→ **Entries with model source code**
----
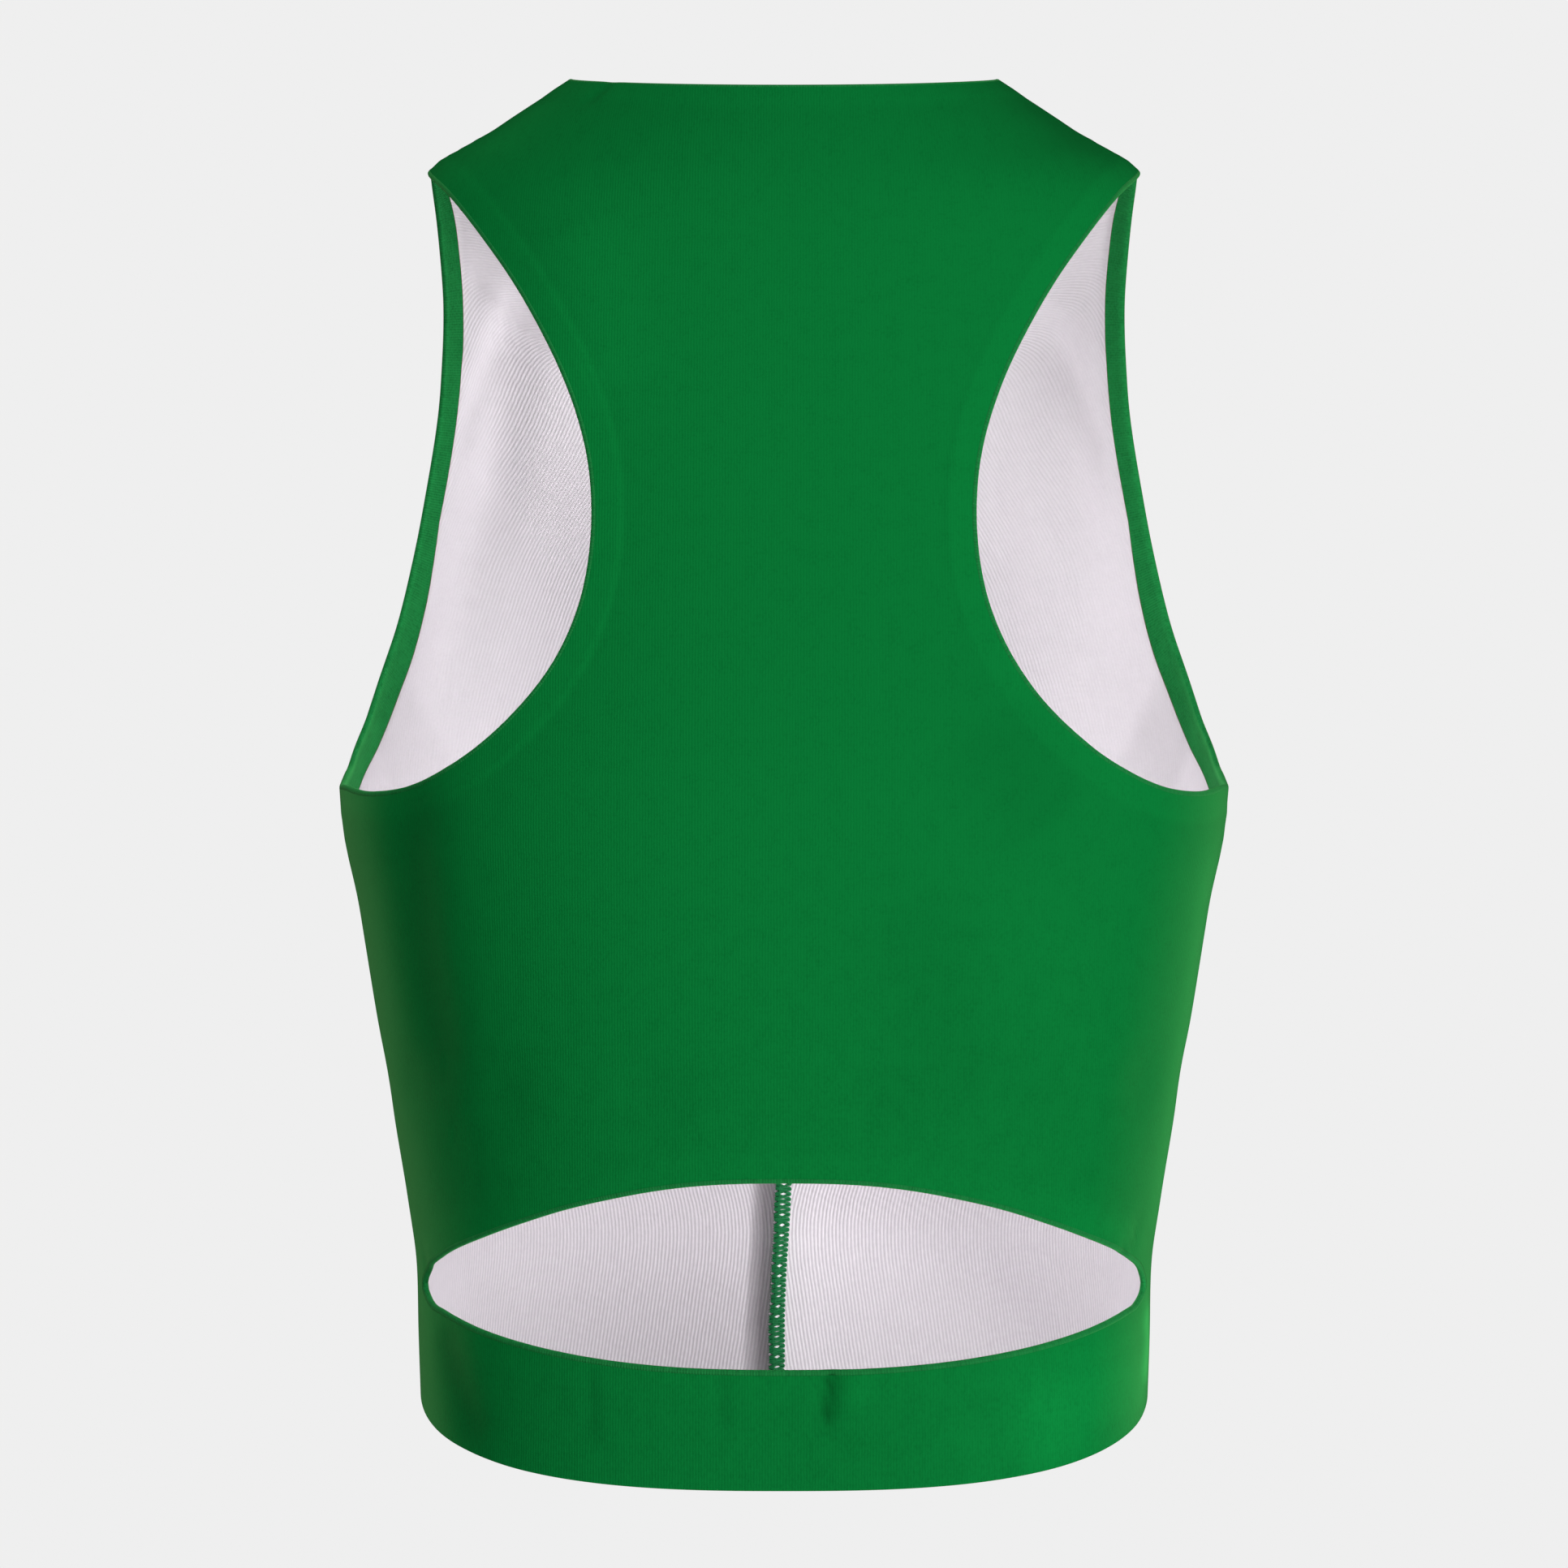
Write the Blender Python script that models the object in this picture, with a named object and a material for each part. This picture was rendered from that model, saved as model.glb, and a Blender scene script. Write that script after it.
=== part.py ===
"""Cropped tank top in its worn shape: a racer back with an oval cut-out, and a front seamed down its middle.

Frame: metres, +Z up. The wearer faces -Y and +X is the wearer's left. The origin is midway between the
two points where the shoulder seams reach the neckline, which is where the garment hangs from the wearer.

The outer face of the cloth lies on one form, a stack of closed rings from the hem to the neckline. A place
on the form is (turn, level): turn is degrees round from the centre back, 90 at the wearer's left side line
and 180 at the centre front, and level counts the rings from the hem and may lie between two of them. Each
piece is a flat grid given two faces and then laid on the form, its outer face at one depth and its inner
face at another.
"""

import math

import bmesh
import bpy
import numpy as np
from mathutils import Vector
from mathutils.bvhtree import BVHTree

MM = 0.001

# Cloth and sewing
CLOTH = 1.2 * MM
SEAM_GAP = 0.3 * MM
HEM_GAP = 0.5 * MM  # between a panel and the hem turned in under it
HEM_WIDTH = 8.6 * MM
HEM_WIDENING = 4.2 * MM  # of an armhole hem for each level below WIDE_BELOW, towards the underarm
WIDE_BELOW = 7.0
RIDGE_HEIGHT = 5.5 * MM  # of the overlocked allowances inside the centre front
RIDGE_THICKNESS = 2.8 * MM
RIDGE_LEAN = 32.0  # degrees that they lean over, near the hem

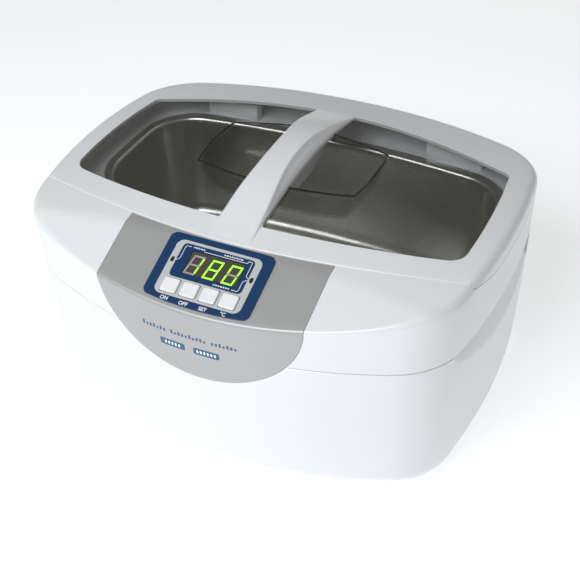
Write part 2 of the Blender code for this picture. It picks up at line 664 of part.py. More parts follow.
def build_lid_window(finish):
    """One smoked moulding: two raised panes, the flange under the frame and the finger well."""
    window = sheet_block("lid_window", LID_WALL - 0.6 * MM, LID_WALL + 2.3 * MM, finish)
    clear = LID_WALL + GAP
    cut(window, loft("window_room", casing_rings(90 * MM, clear, clear)), operation="INTERSECT")
    for name, side in (("left", -1), ("right", 1)):
        pane = sheet_block(f"pane_{name}", 0.3 * MM, LID_WALL + 1.6 * MM)
        edge = prism(f"pane_edge_{name}", window_outline(side, 0.4 * MM), 100 * MM, 220 * MM)
        cut(pane, edge, operation="INTERSECT")
        cut(window, pane, operation="UNION")
    hole = loft("well_hole", [[(x, y, z) for x, y in well_outline(1, 0)] for z in (110 * MM, 220 * MM)])
    cut(window, hole)
    depths = ((0.3, 0, 1.0), (8, 1.0, 0.985), (20, 2.5, 0.95), (26, 4.5, 0.9), (WELL_DEPTH / MM, 9, 0.82))
    outer = []
    for depth, inset, scale in depths:
        outer.append([(x, y, min(roof(x, y), roof(0, 14 * MM)) - depth * MM if depth < 1 else
                       roof(0, 14 * MM) - depth * MM) for x, y in well_outline(scale, (inset - 1.2) * MM)])
    inner = []
    for depth, inset, scale in depths[:-1] + ((WELL_DEPTH / MM - 1.8, 9, 0.82),):
        inner.append([(x, y, roof(0, 14 * MM) - depth * MM if depth > 1 else 180 * MM)
                      for x, y in well_outline(scale, (inset + 0.6) * MM)])
    tub = loft("well_tub", outer)
    cut(tub, loft("well_inside", inner))
    cut(window, tub, operation="UNION")
    half, room = 14.35 * MM, []
    for k in range(22):
        y = (-64 + 7.5 * k) * MM
        low = roof(14 * MM, y) - 2.45 * MM
        room.append([(-half, y, low), (half, y, low), (half, y, 200 * MM), (-half, y, 200 * MM)])
    cut(window, loft("beam_room", room))
    return window


def build_tank(finish, seal_finish):
    floor, rim = TANK_FLOOR_Z, TANK_RIM_Z
    inner = [(42 * MM, floor), (14 * MM, floor), (9 * MM, floor + 1.6 * MM), (6 * MM, floor + 5.5 * MM),
             (4.6 * MM, floor + 12 * MM), (1.2 * MM, rim - 6 * MM), (0.3 * MM, rim - 1.2 * MM),
             (-0.8 * MM, rim)]
    outer = [(-6 * MM, rim), (-6 * MM, rim - 1.2 * MM), (-0.9 * MM, rim - 1.25 * MM),
             (0.1 * MM, rim - 6.2 * MM), (3.5 * MM, floor + 12 * MM), (4.9 * MM, floor + 5.1 * MM),
             (8.3 * MM, floor + 0.8 * MM), (14 * MM, floor - SHEET), (42 * MM, floor - SHEET)]
    rings = []
    for inset, height in inner + outer:
        form = tank_form.outline(min(inset, 27 * MM), 5, 6)
        if inset > 27 * MM:
            middle = 23 * MM
            form = [(x * 0.4, middle + (y - middle) * 0.4) for x, y in form]
        rings.append([(x, y, height) for x, y in form])
    loft("tank", rings, finish)
    low, high = DECK_Z + GAP, rim - 1.2 * MM - GAP
    seal = [[(x, y, z) for x, y in tank_form.outline(inset, 5, 6)]
            for inset, z in ((-5.6 * MM, low), (-2 * MM, low), (-2 * MM, high), (-5.6 * MM, high))]
    loft("tank_seal", seal, seal_finish, closed_tube=True)


def build_transducers(found):
    top = TANK_FLOOR_Z - SHEET - GAP
    for name, x in (("left", -58 * MM), ("right", 58 * MM)):
        spot = place(x, 23 * MM, top)
        head = [(22, 0), (22, -4), (15, -17), (4, -17), (4, -12), (0.4, -12), (0.4, 0), (22, 0)]
        turned(f"transducer_{name}_head", [(r * MM, h * MM) for r, h in head], 20, found["aluminium"], spot)
        for k, start in (("upper", -17.35), ("lower", -22.7)):
            ring = [(15, start), (15, start - 5), (5, start - 5), (5, start), (15, start)]
            turned(f"transducer_{name}_{k}_ring", [(r * MM, h * MM) for r, h in ring], 20, found["ceramic"],
                   spot)
        tail = [(15, -28.05), (15, -37), (4, -37), (4, -28.05), (15, -28.05)]
        turned(f"transducer_{name}_tail", [(r * MM, h * MM) for r, h in tail], 20, found["screw"], spot)
        bolt = [(3.6, -12.4), (3.6, -37.35), (6.2, -37.35), (6.2, -42.5)]
        turned(f"transducer_{name}_bolt", [(r * MM, h * MM) for r, h in bolt], 6, found["screw"], spot)


def build_heater(found):
    top = TANK_FLOOR_Z - SHEET - GAP
    pad = rounded_rectangle(64 * MM, 84 * MM, 5 * MM, 3, (0, 23 * MM))
    prism("heater_pad", pad, top - 1.6 * MM, top, found["silicone"])
    cutout = [(8 * MM, -2 * MM), (8 * MM, -6 * MM), (6 * MM, -6 * MM), (6 * MM, -12 * MM)]
    turned("thermal_cutout", cutout, 16, found["black"], place(0, 23 * MM, top))


def build_main_board(found):
    top = 13.9 * MM
    outline = rounded_rectangle(142 * MM, 46 * MM, 2 * MM, 1, (0, -74 * MM))
    board = prism("main_board", outline, 12.3 * MM, top, found["board"])
    for k, (x, y) in enumerate(BOARD_POSTS):
        cut(board, post(f"board_hole_{k}", x, y, 1.6 * MM, 5 * MM, 20 * MM, 8))
    base = top + GAP
    core = box("transformer_core", (-58 * MM, -90 * MM, base), (-18 * MM, -58 * MM, base + 33 * MM),
               found["screw"])
    cut(core, box("core_window", (-50 * MM, -95 * MM, base + 7 * MM),
                  (-26 * MM, -50 * MM, base + 26 * MM)))
    winding = box("transformer_winding", (-49.6 * MM, -94 * MM, base + 7.4 * MM),
                  (-26.4 * MM, -54 * MM, base + 25.6 * MM), found["copper"])
    winding.modifiers.new("soft_edges", "BEVEL").width = 1.5 * MM
    can = [(9 * MM, base), (9 * MM, base + 27 * MM), (7 * MM, base + 27 * MM), (7 * MM, base + 26.4 * MM)]
    turned("filter_capacitor", can, 20, found["black"], place(0, -74 * MM, 0))
    fins = [(18, 0), (56, 0), (56, 3)]
    for k in range(6):
        left = 56 - 7 * k
        fins += [(left, 3), (left, 16), (left - 2, 16), (left - 2, 3)]
    fins += [(18, 3)]
    outline = [(x * MM, (-94 + y) * MM) for x, y in fins]
    outline = [p for k, p in enumerate(outline) if p != outline[k - 1]]
    prism("heat_sink", outline, base, base + 26 * MM, found["aluminium"])
    for k, name in enumerate(("drive_transistor_left", "drive_transistor_right")):
        x = (26 + 15 * k) * MM
        low, high = (x, -77.6 * MM, base + 6 * MM), (x + 10 * MM, -74 * MM, base + 21 * MM)
        box(name, low, high, found["black"])
    box("heater_relay", (16 * MM, -70 * MM, base), (35 * MM, -56 * MM, base + 15 * MM), found["black"])


def facet_box(name, centre, size, low, high, radius, finish):
    outline = rounded_rectangle(size[0], size[1], radius, 1, centre)
    return prism(name, outline, low, high, finish, PANEL)


def build_panel(found):
    fascia = loft("control_fascia", casing_rings(74 * MM, 0, 0), found["silver"])
    cut(fascia, facet_block("fascia_top", 0))
    cut(fascia, casing_core("fascia_inside", FASCIA_THICK), lid_space("fascia_lid_space", -0.6 * MM, GAP))
    cut(fascia, shield("fascia_shape", 0), operation="INTERSECT")
    cut(fascia, control_opening("control_opening_fascia", 0))

    curve = [(34.5 * MM * (1 - k / 4), (-20.6 - 2.6 * (1 - (1 - k / 4) ** 2)) * MM) for k in range(0, 9)]
    corners = curve + [(-34.5 * MM, 22.6 * MM), (34.5 * MM, 22.6 * MM)]
    radii = [4 * MM] + [0] * 7 + [4 * MM, 4 * MM, 4 * MM]
    outline = rounded_polygon(corners, radii, 3)
    overlay = prism("control_overlay", outline, 0.3 * MM, 1.1 * MM, found["blue"], PANEL)
    centre = (DISPLAY_U, DISPLAY_V)
    cut(overlay, facet_box("lens_hole", centre, DISPLAY_SIZE, -1 * MM, 3 * MM, 0.8 * MM, None))
    lens_size = (DISPLAY_SIZE[0] - 0.7 * MM, DISPLAY_SIZE[1] - 0.7 * MM)
    facet_box("display_lens", centre, lens_size, 0.05 * MM, 1.0 * MM, 0.6 * MM, found["lens"])
    facet_box("display_module", centre, (37.6 * MM, 19 * MM), -7 * MM, -0.3 * MM, 0.5 * MM, found["black"])
    facet_box("display_board", (0, -3 * MM), (66 * MM, 33 * MM), -9 * MM, -7.4 * MM, 1 * MM, found["board"])
    for k, label in enumerate(BUTTONS):
        u = (k - 1.5) * BUTTON_PITCH
        spot = (u, BUTTON_V)
        width, depth = BUTTON_SIZE
        hole = (width + 0.7 * MM, depth + 0.7 * MM)
        cut(overlay, facet_box(f"hole_{label}", spot, hole, -1 * MM, 3 * MM, 1.2 * MM, None))
        rings = []
        for grown, height in ((1.6, -2.4), (1.6, -1.0), (0, -1.0), (0, 1.9), (-0.8, 2.3)):
            size = (width + grown * MM, depth + grown * MM)
            rings.append([(x, y, height * MM) for x, y in rounded_rectangle(*size, 1.0 * MM, 2, spot)])
        loft(f"button_{label}", rings, found["button"], PANEL)
        facet_box(f"switch_{label}", spot, (6 * MM, 6 * MM), -7.1 * MM, -3.5 * MM, 0.4 * MM, found["black"])


def build_inlet(found):
    barrel, flange = (27.4 * MM, 20.4 * MM), (50 * MM, 25 * MM)
    rings = [[(x, y, z * MM) for x, y in rounded_rectangle(*size, 3 * MM, 2)]
             for size, z in ((barrel, -22), (barrel, 0), (flange, 0), (flange, 2.5))]
    body = loft("power_inlet", rings, found["black"], INLET)
    socket = rounded_rectangle(24.4 * MM, 17 * MM, 4 * MM, 2)
    cut(body, prism("socket", socket, -15 * MM, 5 * MM, turn=INLET))
    for name, x, y in (("line", -7, 1.6), ("earth", 0, -2.4), ("neutral", 7, 1.6)):
        low, high = ((x - 1.4) * MM, (y - 2.4) * MM, -30 * MM), ((x + 1.4) * MM, (y + 2.4) * MM, 0)
        cut(body, box(f"slot_{name}", low, high, turn=INLET))
        low, high = ((x - 1) * MM, (y - 2) * MM, -27 * MM), ((x + 1) * MM, (y + 2) * MM, -3 * MM)
        box(f"inlet_pin_{name}", low, high, found["screw"], INLET)


def build_fan(found):
    spot = place(FAN_X, FAN_Y, FAN_Z) @ Matrix.Rotation(math.radians(-90), 4, "X")
    outline = rounded_rectangle(FAN_SIZE, FAN_SIZE, 4 * MM, 2)
    frame = prism("fan_frame", outline, 0, FAN_DEPTH, found["black"], spot)
    cut(frame, turned("fan_bore", [(27.5 * MM, -5 * MM), (27.5 * MM, 20 * MM)], 28, turn=spot))
    cut(frame, turned("fan_motor_plate", [(14 * MM, 0), (14 * MM, 2 * MM)], 16, turn=spot), operation="UNION")
    for k in range(3):
        strut = box(f"fan_strut_{k}", (12 * MM, -1.5 * MM, 0), (28.5 * MM, 1.5 * MM, 2 * MM),
                    turn=spot @ Matrix.Rotation(2 * math.pi * k / 3 + 0.3, 4, "Z"))
        cut(frame, strut, operation="UNION")
    blades, rings = 7, []
    for step in range(5):
        outline = []
        for k in range(blades):
            for share, radius in ((0.0, 13.5), (0.12, 26), (0.26, 26), (0.38, 13.5)):
                angle = 2 * math.pi * (k + share) / blades + 0.62 * step / 4
                outline.append((radius * MM * math.cos(angle), radius * MM * math.sin(angle)))
        rings.append([(x, y, (3 + 10 * step / 4) * MM) for x, y in outline])
    loft("fan_rotor", rings, found["black"], spot)


def build_feet_and_screws(found):
    for k, (x, y) in enumerate(FEET, 1):
        spot = place(x, y, 0)
        turned(f"foot_{k}", [(9 * MM, 0), (9 * MM, 3.65 * MM), (1.6 * MM, 3.65 * MM), (1.6 * MM, 2.4 * MM),
                             (3.9 * MM, 2.4 * MM), (3.9 * MM, 0), (9 * MM, 0)], 20, found["rubber"], spot)
        turned(f"foot_screw_{k}", [(3.2 * MM, 0.9 * MM), (3.2 * MM, 2.1 * MM), (0.9 * MM, 2.1 * MM),
                                   (0.9 * MM, 6.6 * MM)], 10, found["screw"], spot)
    for k, (x, y) in enumerate(CASING_SCREWS, 1):
        turned(f"casing_screw_{k}", [(3.6 * MM, 3.4 * MM), (3.6 * MM, 5.65 * MM), (1.15 * MM, 5.65 * MM),
                                     (1.15 * MM, 30 * MM)], 10, found["screw"], place(x, y, 0))


def build():
    for leftover in list(bpy.data.objects):
        bpy.data.objects.remove(leftover, do_unlink=True)
    machine_frame = bpy.data.objects.new("machine_frame", None)
    bpy.context.scene.collection.objects.link(machine_frame)
    machine_frame.location = (0, SHIFT_Y, 0)
    bpy.context.view_layer.update()
    found = finishes()
    build_lower_housing(found["white"])
    build_upper_housing(found["white"])
    build_lid_frame(found["white"])
    build_lid_window(found["smoke"])
    build_hinge_pins(found["screw"])
    build_tank(found["steel"], found["rubber"])
    build_transducers(found)
    build_heater(found)
    build_main_board(found)
    build_panel(found)
    build_inlet(found)
    build_fan(found)
    build_feet_and_screws(found)


build()
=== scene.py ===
import math

import bpy
from mathutils import Matrix, Vector


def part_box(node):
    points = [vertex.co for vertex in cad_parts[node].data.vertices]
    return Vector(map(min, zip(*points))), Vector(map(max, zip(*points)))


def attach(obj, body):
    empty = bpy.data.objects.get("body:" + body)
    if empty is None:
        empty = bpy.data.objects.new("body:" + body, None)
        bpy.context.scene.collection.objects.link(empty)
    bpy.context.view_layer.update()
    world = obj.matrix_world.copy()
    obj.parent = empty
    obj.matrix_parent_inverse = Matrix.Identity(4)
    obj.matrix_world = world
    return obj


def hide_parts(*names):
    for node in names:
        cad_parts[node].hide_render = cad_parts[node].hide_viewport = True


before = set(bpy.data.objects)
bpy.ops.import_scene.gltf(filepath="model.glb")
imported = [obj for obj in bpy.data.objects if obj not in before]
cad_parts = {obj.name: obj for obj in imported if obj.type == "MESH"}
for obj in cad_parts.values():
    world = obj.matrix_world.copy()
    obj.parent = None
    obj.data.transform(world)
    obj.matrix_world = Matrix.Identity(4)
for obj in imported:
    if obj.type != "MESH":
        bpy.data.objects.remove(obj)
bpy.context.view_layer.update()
mm = 0.001


# ---- tools for modelling

def inMm(**sizes):
    return {name: size * mm for name, size in sizes.items()}


def clamp(value, low=0.0, high=1.0):
    return min(high, max(low, value))


def spread(low, high, count):
    return [low + (high - low) * k / count for k in range(count + 1)]


def deselectAll():
    if bpy.context.object and bpy.context.object.mode != "OBJECT":
        bpy.ops.object.mode_set(mode="OBJECT")
    bpy.ops.object.select_all(action="DESELECT")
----
→ **WHAT YOU NEED TO DO**
Repeat exactly the lines running from the one with "found = finishes()" through the one with "for node in", both included.

→ **EXERCISE ANSWER**
    found = finishes()
    build_lower_housing(found["white"])
    build_upper_housing(found["white"])
    build_lid_frame(found["white"])
    build_lid_window(found["smoke"])
    build_hinge_pins(found["screw"])
    build_tank(found["steel"], found["rubber"])
    build_transducers(found)
    build_heater(found)
    build_main_board(found)
    build_panel(found)
    build_inlet(found)
    build_fan(found)
    build_feet_and_screws(found)


build()
=== scene.py ===
import math

import bpy
from mathutils import Matrix, Vector


def part_box(node):
    points = [vertex.co for vertex in cad_parts[node].data.vertices]
    return Vector(map(min, zip(*points))), Vector(map(max, zip(*points)))


def attach(obj, body):
    empty = bpy.data.objects.get("body:" + body)
    if empty is None:
        empty = bpy.data.objects.new("body:" + body, None)
        bpy.context.scene.collection.objects.link(empty)
    bpy.context.view_layer.update()
    world = obj.matrix_world.copy()
    obj.parent = empty
    obj.matrix_parent_inverse = Matrix.Identity(4)
    obj.matrix_world = world
    return obj


def hide_parts(*names):
    for node in names:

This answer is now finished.